Quant au talent inacadémique de M. Berryer, c’est un acteur, ce n’est pas un orateur. Et encore, un acteur qui n’est pas le maître de son art ! car on voit toujours qu’il joue la comédie et qu’il le sait… Sa voix est belle, mais il l’écoute trop. Son geste est ample, mais il le suit trop du regard… et il pue, d’ailleurs, la grand’manche. C’est comme les lapins du poëte :


Sentant encor les choux dont ils furent nourris.
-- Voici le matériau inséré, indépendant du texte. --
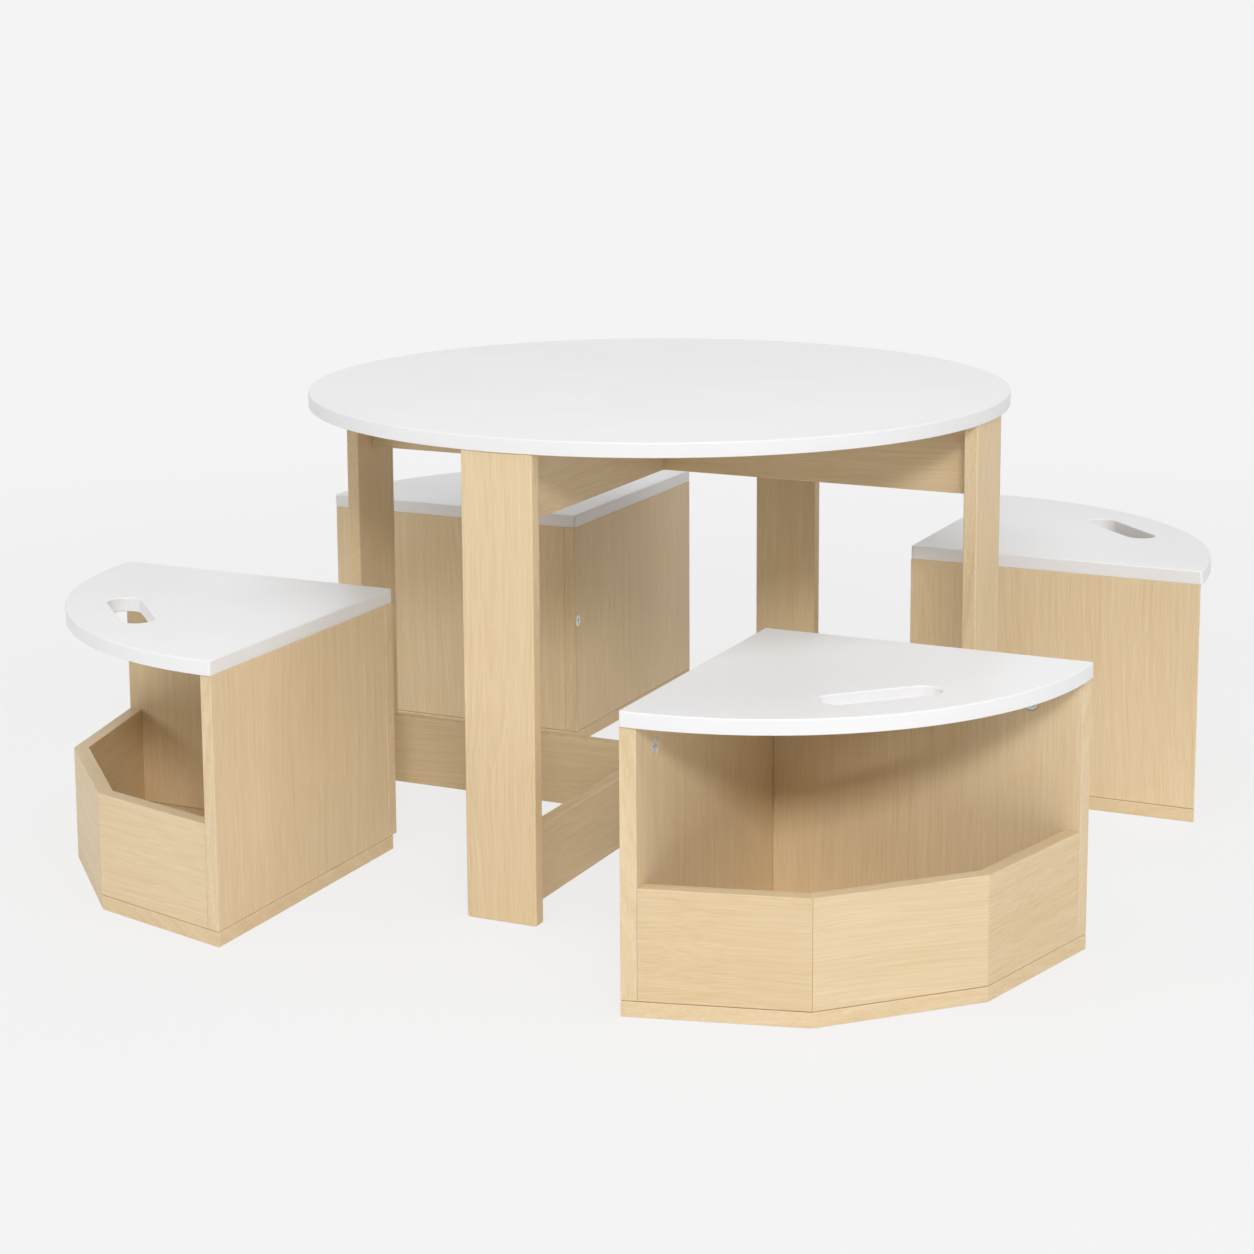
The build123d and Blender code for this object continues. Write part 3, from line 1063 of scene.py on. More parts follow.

Les choux dont fut nourrie l’éloquence de M. Berryer, c’est la cour d’assises… Quand les événements parlementaires d’une époque sans grandeur firent de lui un homme politique, il n’a jamais été pour moi le ministre plénipotentiaire ou le directeur d’un parti. Ni Bolingbroke, ni Mirabeau ! Non, non, mais toujours l’avocat, le simple avocat en cour d’assises de la légitimité ! Tête nulle en politique, comme doit l’être toute tête d’avocat qui ne voit dans tout que des chicanes à faire et des malices à combiner ! Ayant, du reste, l’expansion, la verve facile, l’épicuréisme, la main tendue… à trop de gens, et le qu’est-ce que cela fait ?… des orateurs, ces grands lâches, non ! — mais ces grands lâchés, qui devraient porter une ceinture et qui n’en portent pas, laissant tout aller comme cela peut, et cela fait parfois de vilains spectacles. Rappelez-vous le trop de facilité des mœurs de Fox, dont le cœur était excellent ? Il y a un peu du tempérament de Fox dans M. Berryer. Mais quelle infériorité de talent, facile à expliquer… La salle des Pas-Perdus et des Conférences pendant quarante ans ! Croyez-vous que Fox lui-même y aurait résisté ?…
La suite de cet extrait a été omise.